Nicola Dandridge, chief executive of the OfS, said:
‘The NSS has played an important role in hearing the voice of students for 15 years, with over 300,000 students responding each year. It is therefore crucial that it is fit for purpose for the future – and that it supports rather than hinders improvements in quality and standards for the benefit of students.
‘Our review will look at the evidence around NSS and hear from a range of student and sector voices to gauge the best way for the survey to retain its purpose and stand the test of time in the years ahead.
‘In conducting the review, we will liaise closely with the devolved administrations to ensure their perspectives are properly taken into account.’

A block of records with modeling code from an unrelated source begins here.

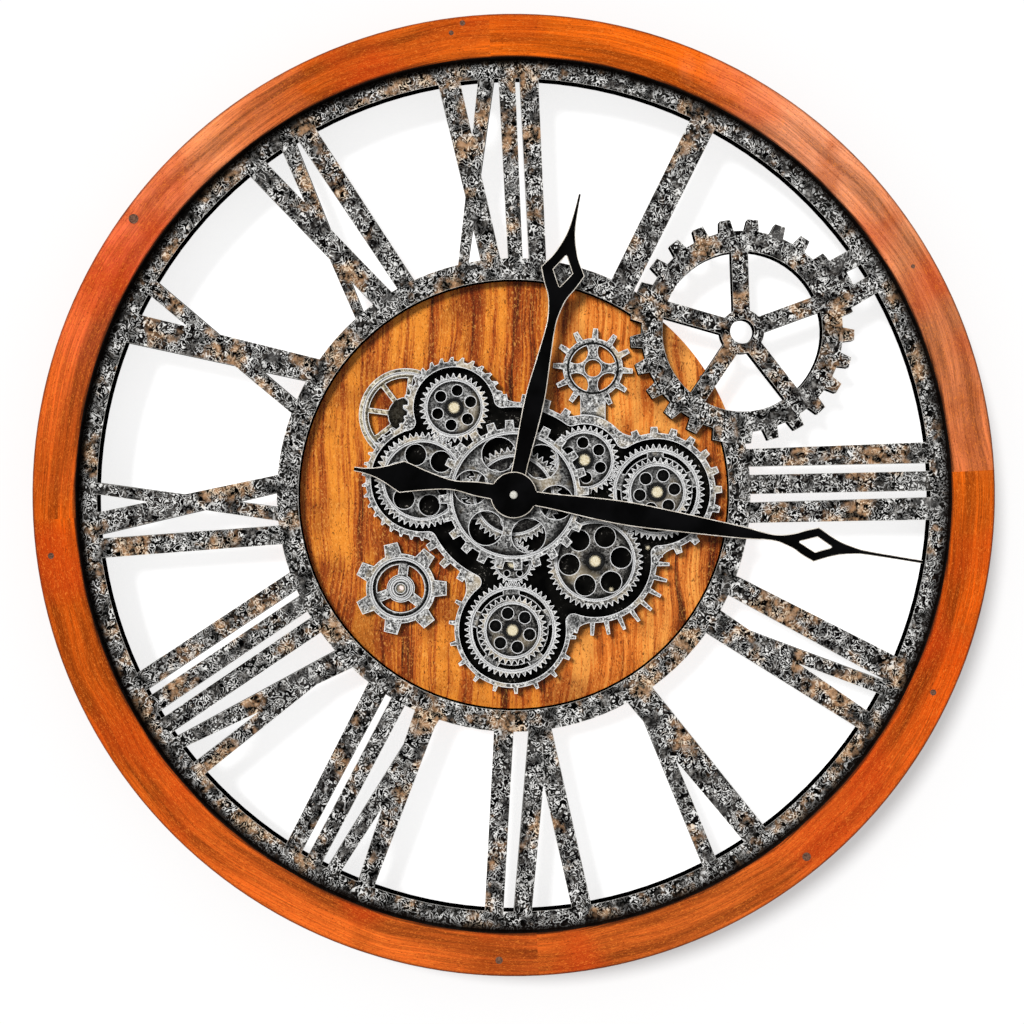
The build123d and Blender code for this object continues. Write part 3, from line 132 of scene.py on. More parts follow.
def coated(tree: Tree, ground: Any, *coats: tuple[Any, Any]) -> Socket:
    """Lays coats over a ground colour, each on top of the one before.

    Args:
        tree: the node tree.
        ground: colour value or socket below the coats.
        coats: pairs of how much of a coat shows and its hex colour or colour socket. How much is a
            share, or a pattern with the levels where the coat starts and is full and its most share.
    Returns:
        The colour on top.
    """
    for share, coat in coats:
        if isinstance(share, tuple):
            pattern, start, full, most = share
            share = add(tree, "MapRange", {0: pattern, 1: start, 2: full, 4: most}).outputs[0]
        over = linear(coat) if isinstance(coat, str) else coat
        ground = add(tree, "Mix", {0: share, 6: ground, 7: over}, data_type="RGBA").outputs[2]
    return ground


def new_material(name: str) -> tuple[Material, Tree]:
    """Starts a material without nodes.

    Args:
        name: the finish's name.
    Returns:
        The material and its node tree.
    """
    material = bpy.data.materials.new(name)
    material.use_nodes = True
    material.node_tree.nodes.clear()
    return material, material.node_tree


def new_surface(name: str) -> tuple[Material, Tree, Node]:
    """Starts a material with its Principled shader.

    Args:
        name: the finish's name.
    Returns:
        The material, its node tree and the shader, joined to the output.
    """
    material, tree = new_material(name)
    shader = add(tree, "BsdfPrincipled")
    add(tree, "OutputMaterial", {"Surface": shader.outputs[0]})
    return material, tree, shader


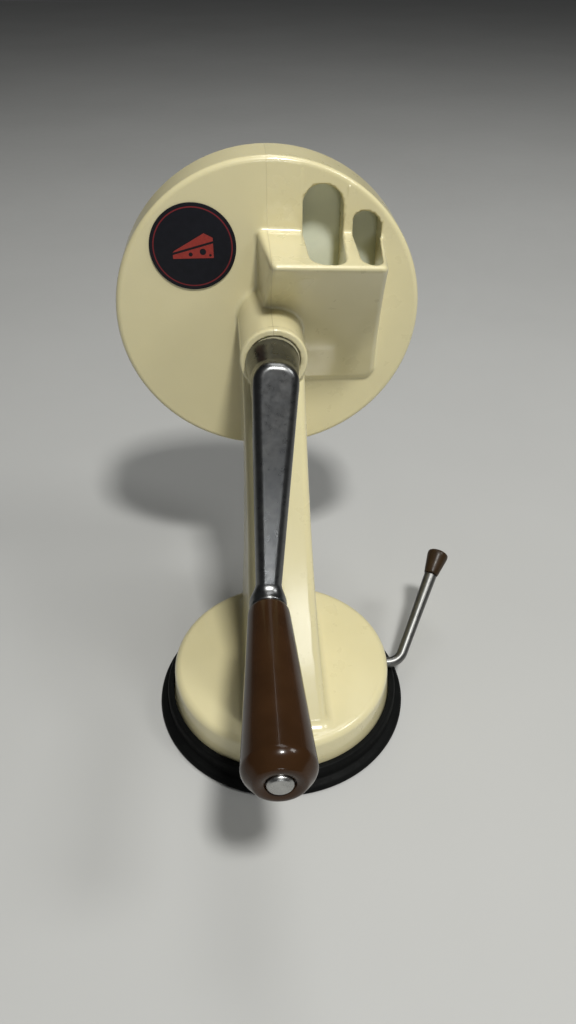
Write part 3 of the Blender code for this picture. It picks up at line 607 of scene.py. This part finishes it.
def disc(x, y, z):
    """The disc: rim, four ribs, hub, two windows for the plates and the shaft's square hole."""
    radial = np.hypot(x, z - SHAFT_Z)
    shape = round_meet(radial - DISC_R, slab(y, DISC_FRONT_Y, DISC_BACK_Y), 0.8)
    rim = slab(y, DISC_FRONT_Y + 0.6, DISC_RIM_BACK_Y)
    rim = round_meet(slab(radial, DISC_RIM_R, DISC_R), rim, 0.7)
    shape = round_union(shape, rim, 0.8)
    turn = np.arctan2(z - SHAFT_Z, x)
    across = np.abs(np.sin(turn)) * radial
    level = np.abs(np.cos(turn)) * radial
    ribs = slab(y, DISC_FRONT_Y + 1, DISC_RIB_BACK_Y)
    ribs = round_meet(np.minimum(across, level) - DISC_RIB_HALF, ribs, 0.4)
    ribs = np.maximum(ribs, slab(radial, *DISC_RIB_REACH))
    shape = round_union(shape, ribs, 0.8)
    hub = round_meet(radial - DISC_HUB_R, slab(y, DISC_LOW[1], DISC_HIGH[1]), 0.8)
    shape = round_union(shape, hub, 1.2)
    for angle in WINDOW_ANGLES:
        window = np.maximum(sector(x, z, angle, 0), slab(y, DISC_FRONT_Y - 3, DISC_BACK_Y + 3))
        shape = round_cut(shape, window, 0.4)
    cos, sin = math.cos(CRANK_ANGLE), math.sin(CRANK_ANGLE)
    u = np.abs(x * cos - (z - SHAFT_Z) * sin)
    v = np.abs(x * sin + (z - SHAFT_Z) * cos)
    return round_cut(shape, np.maximum(u, v) - SQUARE_HALF, 0.3)


def grating_holes(angle):
    """Middles (x, z) of a plate's holes."""
    for row in range(HOLE_ROWS):
        radius = FIRST_ROW_R + ROW_STEP * row
        count = 4 + row
        for k in range(count):
            spread = WINDOW_HALF_ANGLE * ROW_SPREAD * (2 * k / (count - 1) - 1)
            a = math.radians(angle + spread)
            yield radius * math.cos(a), SHAFT_Z + radius * math.sin(a)


def grating(angle):
    """A steel plate with a burred crown punched up round each hole."""

    def field(x, y, z):
        shape = round_meet(sector(x, z, angle, 0.3), slab(y, *PLATE_Y), 0.3)
        for hole_x, hole_z in grating_holes(angle):
            across, up = x - hole_x, z - hole_z
            reach = np.hypot(across, up)
            points = CROWN_TOOTH * np.cos(CROWN_TEETH * np.arctan2(up, across))
            cone = reach - HOLE_R - 0.75 + (PLATE_Y[0] - y) * 0.7
            crown = np.maximum(cone, CROWN_TOP_Y + points - y)
            crown = np.maximum(crown, y - CROWN_FOOT_Y)
            shape = round_union(shape, crown, 0.25)
            shape = round_cut(shape, reach - HOLE_R + 0.25, 0.1)
        return shape

    return field


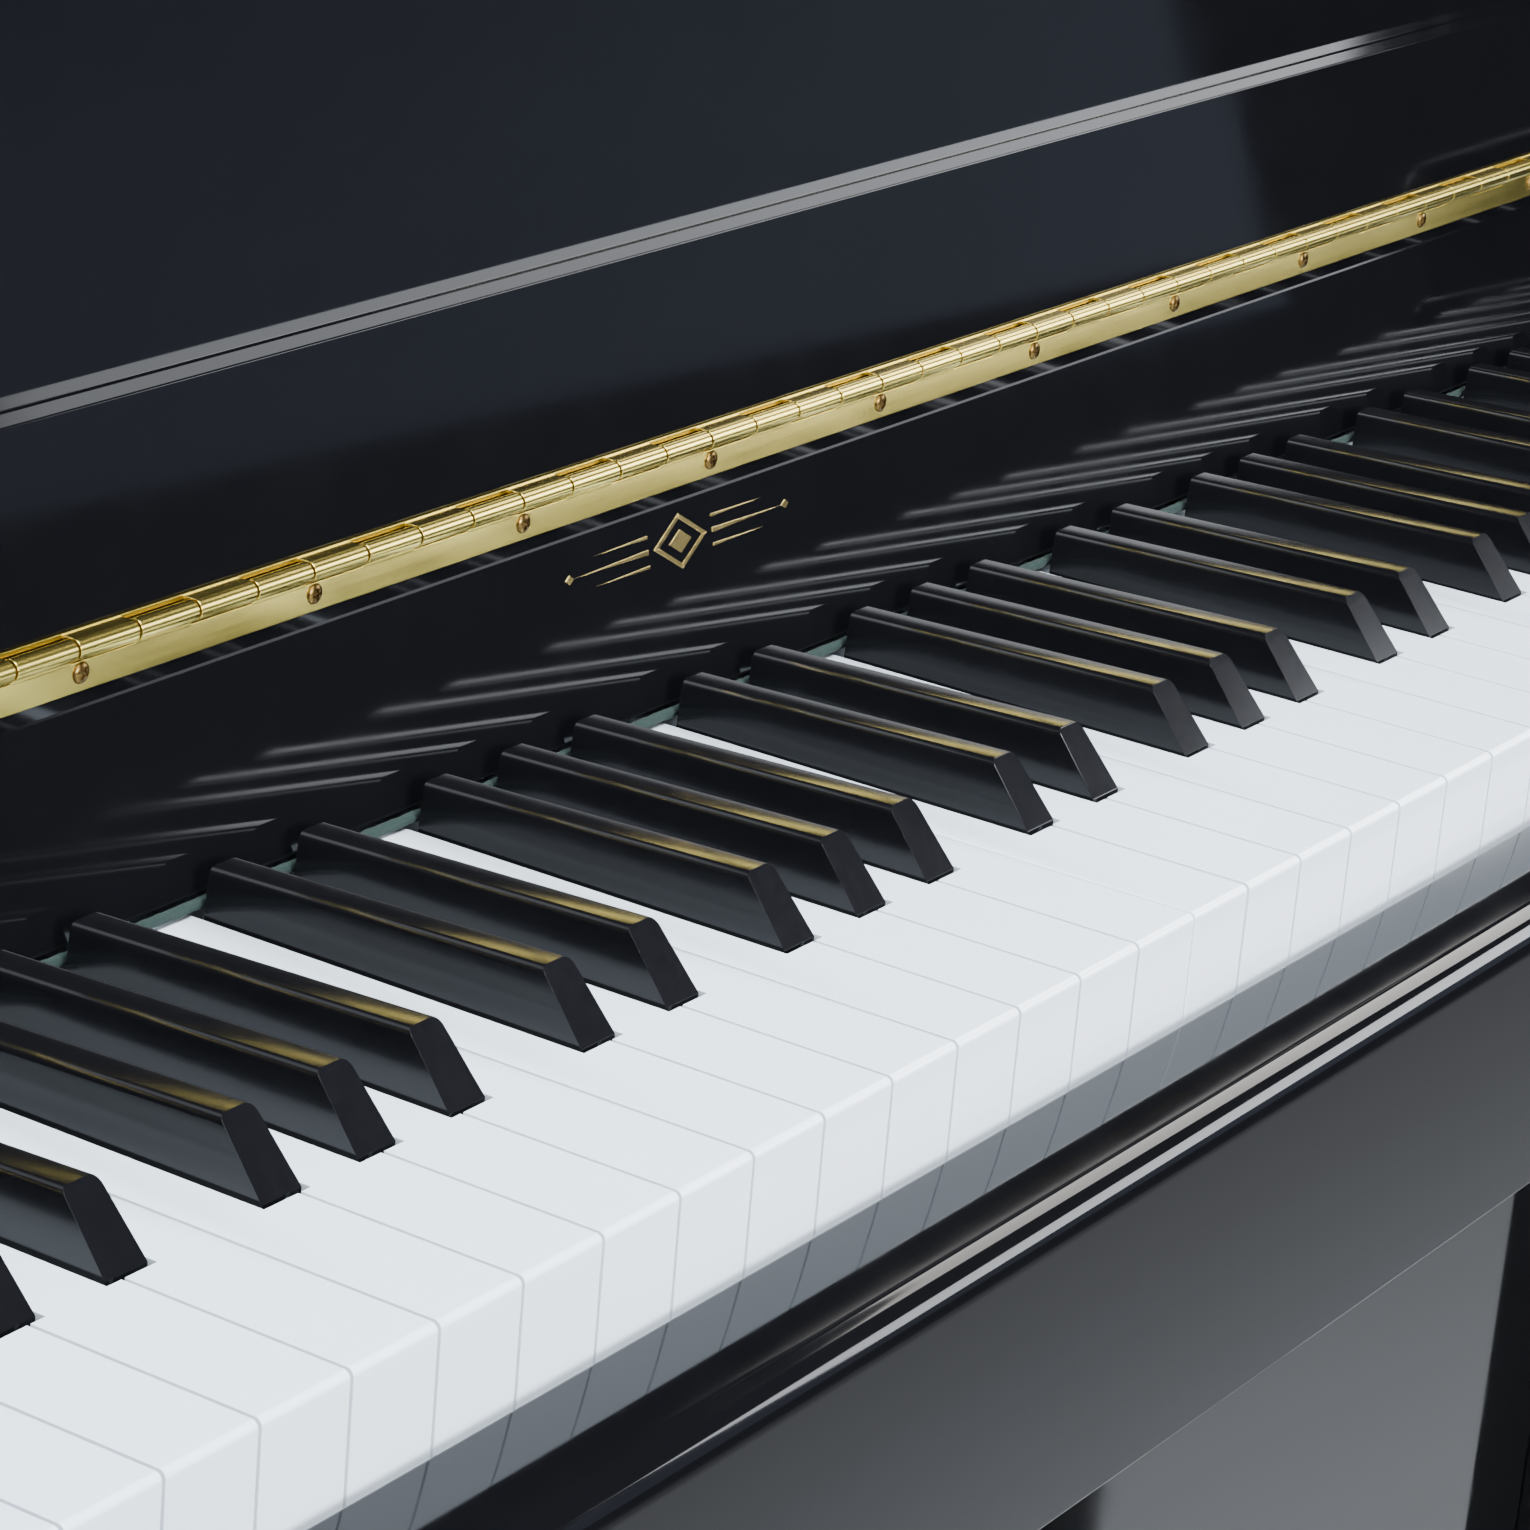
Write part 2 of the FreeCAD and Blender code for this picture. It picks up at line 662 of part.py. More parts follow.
def make_case():
    save("left_side", [side_panel(-half_case, -half_inside)])
    save("right_side", [side_panel(half_inside, half_case)])
    panel_back_y = panel_front_y + panel_thickness
    toe_rail_top = case_bottom + bottom_board_thickness + toe_rail_height
    board = box(-half_inside, half_inside, panel_front_y, back_y, case_bottom,
                case_bottom + bottom_board_thickness)
    rail = box(-half_inside, half_inside, panel_front_y, panel_back_y,
               case_bottom + bottom_board_thickness, toe_rail_top)
    for i in (-1, 0, 1):
        x = i * pedal_spacing
        rail = rail.cut(box(x - pedal_slot_half, x + pedal_slot_half, panel_front_y - 1, panel_back_y + 1,
                            case_bottom + bottom_board_thickness - 1, pedal_z + pedal_slot_rise))
    save("bottom_board", [board, rail] + pedal_brackets())
    save("lower_panel", [box(-half_inside, half_inside, panel_front_y, panel_back_y,
                             toe_rail_top + 2, keybed_bottom - 2)])
    save("upper_panel", [box(-half_inside, half_inside, panel_front_y, panel_back_y,
                             rail_top, side_top - 1)] + bumpers() + desk_lugs())
    bed = box(-half_inside, half_inside, slip_back_y, keybed_back_y, keybed_bottom, keybed_top)
    for x, y in dowel_places().values():
        bed = bed.cut(rod(dowel_radius + dowel_hole_clearance, (x, y, keybed_bottom - 1),
                          (x, y, keybed_top + 1)))
    save("keybed", [bed])
    slip_front = slip_back_y - slip_depth
    slip = prism_x([(slip_back_y, slip_top), (slip_back_y, keybed_bottom), (slip_front, keybed_bottom),
                    (slip_front, slip_top - slip_fall)], -half_inside, half_inside)
    slip = fillet_edges(slip, slip_nose_radius, lambda e: runs_along_x(e)
                        and middle(e).y < slip_front + 1 and middle(e).z > slip_top - slip_fall - 1)
    save("key_slip", [slip])
    blocks = []
    for side in (-1, 1):
        x0, x1 = sorted((side * (-keys_left + key_end_clearance), side * half_inside))
        block = box(x0, x1, slip_back_y, block_back_y, keybed_top, natural_top + block_rise)
        blocks.append(fillet_edges(block, 5, lambda e: runs_along_x(e)
                                   and middle(e).y < slip_back_y + 1 and middle(e).z > natural_top))
    save("cheek_blocks", blocks)
    legs = []
    for side in (-1, 1):
        x0, x1 = sorted((side * (half_case - leg_width), side * half_case))
        leg = box(x0, x1, leg_front_y, leg_front_y + leg_depth, case_bottom + toe_height, keybed_bottom)
        toe = box(x0, x1, leg_front_y - 6, side_front_y, case_bottom, case_bottom + toe_height)
        leg = fillet_edges(leg, 4, runs_along_z)
        toe = fillet_edges(toe, 10, lambda e: middle(e).y < leg_front_y and runs_along_x(e))
        legs += [leg, toe]
    save("front_legs", legs)
    feet = []
    for x in (-half_case + leg_width / 2, half_case - leg_width / 2):
        for y in (leg_front_y + leg_depth / 2, back_y - leg_depth / 2):
            cup = Part.makeCone(foot_radius, foot_neck_radius, foot_pad_height, FreeCAD.Vector(x, y, 0))
            feet.append(cup.fuse(rod(foot_neck_radius, (x, y, foot_pad_height), (x, y, foot_height))))
    save("feet", feet)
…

On 10 September 2020, the Department for Education and the Department for Business, Energy and Industrial Strategy released a joint statement on reducing bureaucracy in higher education and research, which set out a combination of measures planned by the OfS and actions suggested by the government for the consideration of the OfS board.
On 14 September 2020, the OfS received a letter from the universities minister giving strategic guidance on reducing the bureaucratic burden on providers.
There have been three major reviews of the NSS since its inception in 2005. The largest was an independent review conducted by NatCen Social Research in partnership with the Institute of Education and the Institute for Employment Studies in 2014.